Will Division 149 of the Income Tax Assessment Act 1997 (ITAA 1997) be triggered where 50% of the shares in the company are transferred to the ultimate owner on liquidation of an interposed entity?

Summary

Majority underlying interests in a pre-CGT asset consists of more than 50% of the beneficial interests in the asset and in any ordinary income that may be derived from the asset held (whether directly or indirectly) by ultimate owners.

As Company B will be voluntarily liquidated and the assets distributed to Company A, Individual X will retain her/his majority underlying interest and will hold a 100% direct beneficial interest.

Detailed reasoning

The terms majority underlying interests, underlying interests and ultimate owner, are central to the operation of both Division 149 and subdivision 149-C of the ITAA 1997. Majority underlying interests in a pre-CGT asset consists of more than 50% of the beneficial interests in the asset and in any ordinary income that may be derived from the asset held (whether directly or indirectly) by ultimate owners: subsection 149-15(1) of the ITAA 1997. An underlying interest in a pre-CGT asset is a beneficial interest that an ultimate owner has, directly or indirectly, in the asset or in any ordinary income that may be derived from it: subsection 149-15(2) of the ITAA 1997. An ultimate owner includes individuals, certain government bodies and companies whose constitutions prevent distributions of any kind to their members: subsection 149-15(3) of the ITAA 1997.

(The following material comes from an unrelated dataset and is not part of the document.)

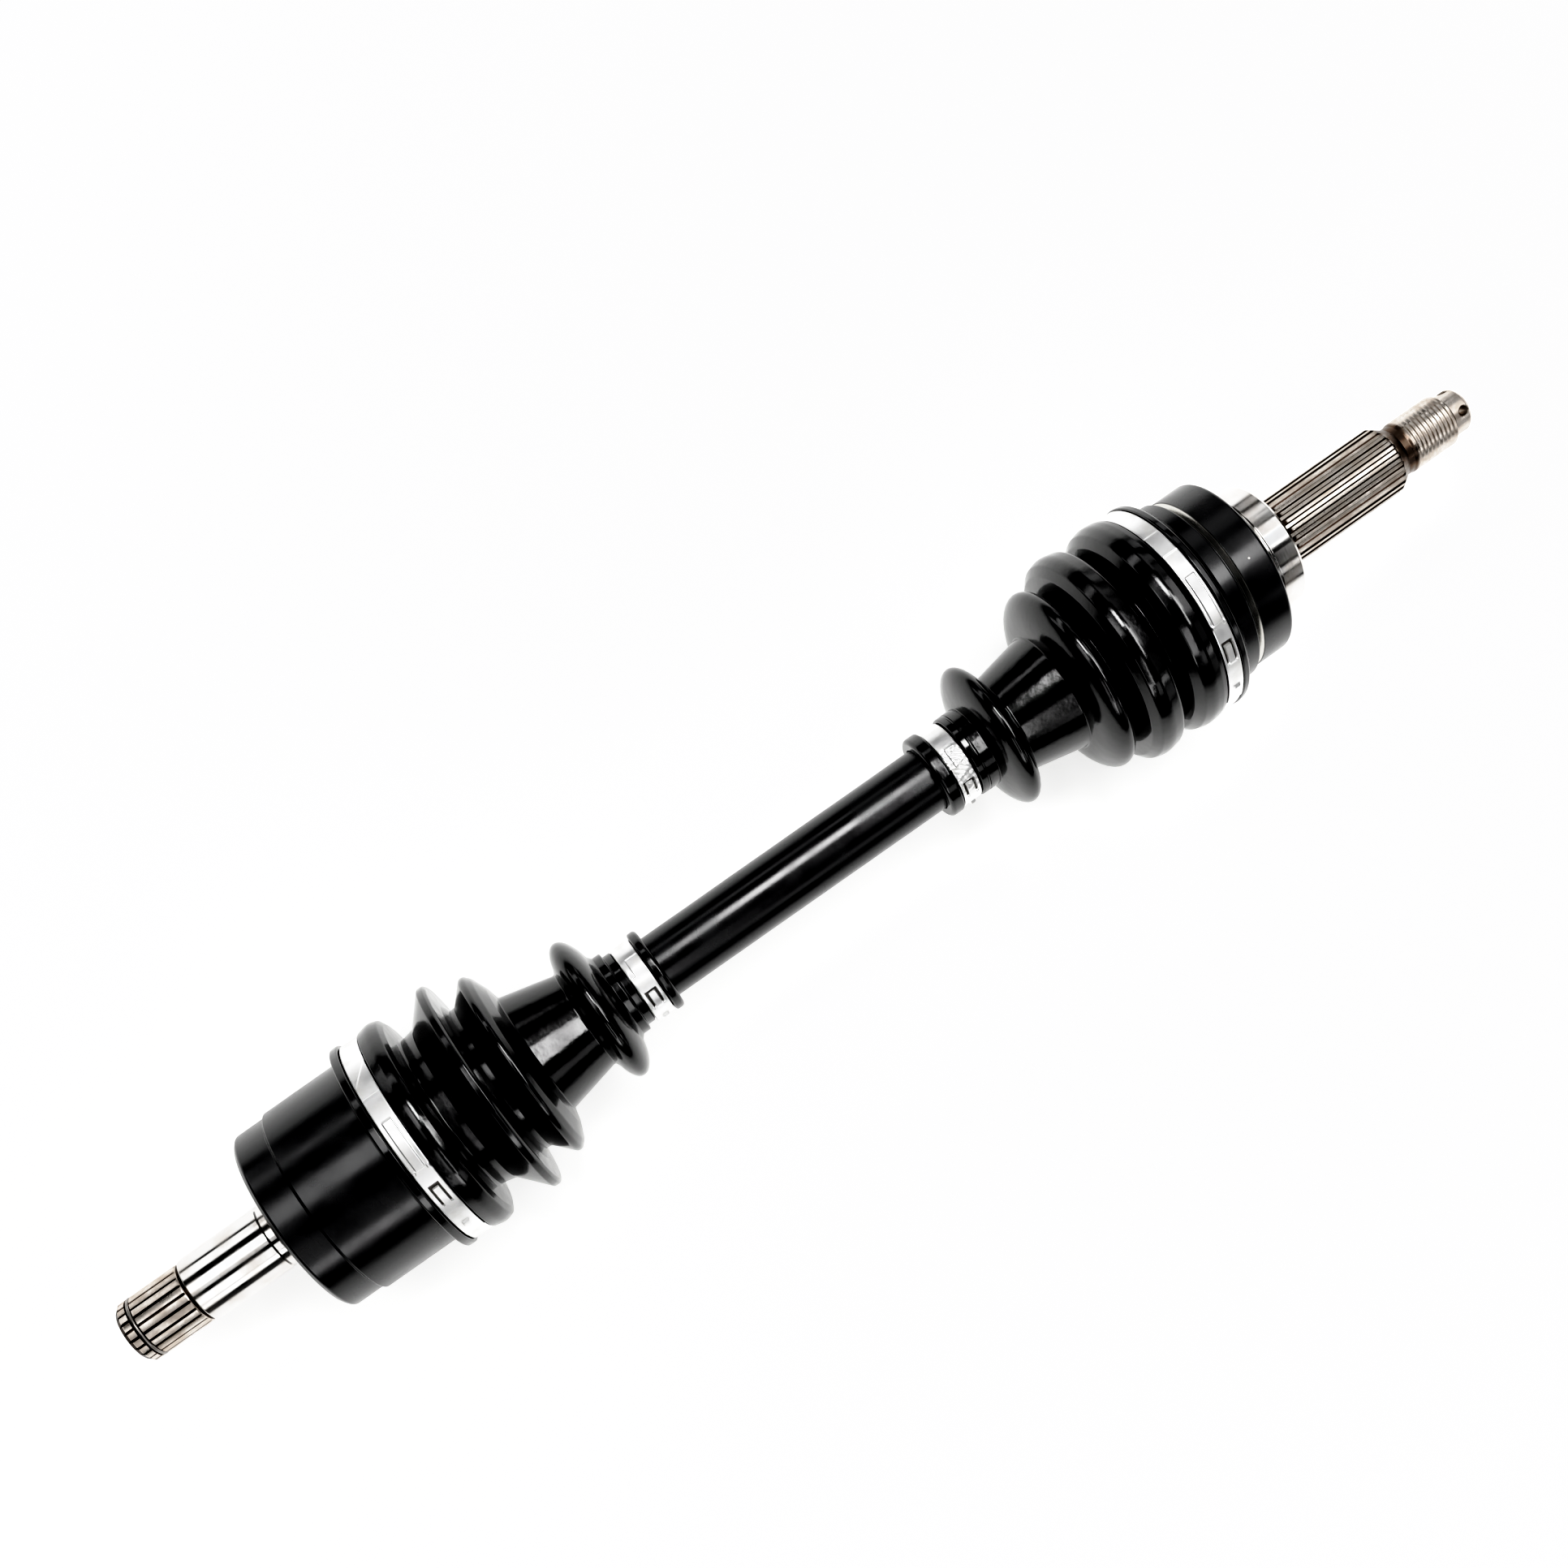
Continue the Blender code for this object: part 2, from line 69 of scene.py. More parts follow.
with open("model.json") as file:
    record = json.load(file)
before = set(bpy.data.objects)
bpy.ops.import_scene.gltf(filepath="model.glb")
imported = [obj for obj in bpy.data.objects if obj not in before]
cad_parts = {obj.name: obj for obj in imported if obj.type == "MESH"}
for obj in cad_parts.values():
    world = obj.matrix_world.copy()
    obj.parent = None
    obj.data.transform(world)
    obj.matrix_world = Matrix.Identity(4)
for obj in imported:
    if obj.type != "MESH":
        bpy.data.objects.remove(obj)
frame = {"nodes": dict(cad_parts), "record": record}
cad_low, cad_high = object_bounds()


def span(node):
    """A CAD node's two ends along X."""
    low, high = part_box(node)
    return low.x / MM, high.x / MM


def middle(node):
    """The centre of a CAD node's box, in metres."""
    low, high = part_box(node)
    return (low + high) / 2


# Places and sizes that the pieces share
GEARBOX_END, WHEEL_END = (edge / MM for edge in (cad_low.x, cad_high.x))
FLOOR_Z = cad_low.z
BAR_RADIUS = 11.1
BAR_END_RADIUS = 9.3
BOOT_BORE = 11.4
WHEEL_CENTRE = middle("wheel_joint_cage").x / MM
GEARBOX_CENTRE = middle("gearbox_joint_cage").x / MM
TRACK_CLEARANCE = 0.9

WHEEL_BALL_RADIUS = 6.75
WHEEL_BALL_CIRCLE = 20.8
WHEEL_BALL_SEAT = 25.1
BELL_RADIUS = 31.2
BELL_MOUTH_RADIUS = 32.4
BELL_BACK_X = 172.3
BELL_GROOVE_RADIUS = 29.6
BELL_LAND_X = (158.9, 160.6)
COLLAR_RADIUS = 21.7
COLLAR_FACE_X = 185.0
WHEEL_SPLINE_RADIUS = 11.7
WHEEL_SPLINE_END = 236.8
UNDERCUT_RADIUS = 8.6
THREAD_START = 240.2
THREAD_RADIUS = 9.0
THREAD_END = 256.8
THREAD_PITCH = 1.5
NOSE_RADIUS = 7.4
COTTER_HOLE_RADIUS = 1.6
COTTER_HOLE_X = 260.6

GEARBOX_BALL_RADIUS = 7.15
GEARBOX_BALL_CIRCLE = 22.0
CUP_BORE = 25.9
CUP_RADIUS = 34.4
CUP_BACK_RADIUS = 33.35
CUP_MOUTH_X = -144.5
CUP_STEP_X = -188.3
CUP_BACK_X = -200.6
STUB_RADIUS = 11.65
STUB_BACK_X = -204.8
GEARBOX_SPLINE_RADIUS = 10.9
GEARBOX_SPLINE_START = -239.4
STUB_CLIP_X = middle("gearbox_stub_circlip").x / MM
STOP_RING_X = middle("gearbox_cup_stop_ring").x / MM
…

Subsection 149-15(4) of the ITAA 1997 provides that an ultimate owner indirectly has a beneficial interest in a CGT asset of another entity (that is not an ultimate owner) if he, she or it would receive for his, her or its own benefit, any of the capital of the other entity if:

    a. the other entity were to distribute any of its capital, and

    b. the capital were then successively distributed by each entity interposed between the other entity and the ultimate owner.

Similarly, subsection 149-15(5) of the ITAA 1997 provides that an ultimate owner indirectly has a beneficial interest in ordinary income that may be derived from a CGT asset of another entity (that is not an ultimate owner) if he, she or it would receive for his, her or its own benefit, any of a dividend or income if:

    a. the other entity were to pay that dividend, or otherwise distribute that income, and

    b. the dividend or income were then successively paid or distributed by each entity interposed between the other entity and the ultimate owner.

Subsections 149-15(4) and (5) of the ITAA 1997 test the existence of indirect beneficial interests by respectively hypothesising that an individual would receive, for his or her own benefit, any capital or dividends or income distributed by an entity that is then successively distributed through each interposed entity.

As a result of the voluntary liquidation of Company B, Individual X will no longer hold shares in Company B. Once the liquidator has made an in-specie distribution of Company B's assets, Individual X will hold 100% of the membership in Company A.

Individual X retains her/his majority underlying interest as she/he has a 100% direct beneficial interest in Company B when it has been fully liquidated. Once an in-specie distribution of assets has been made she/he will hold a 100% direct beneficial interest in Company A.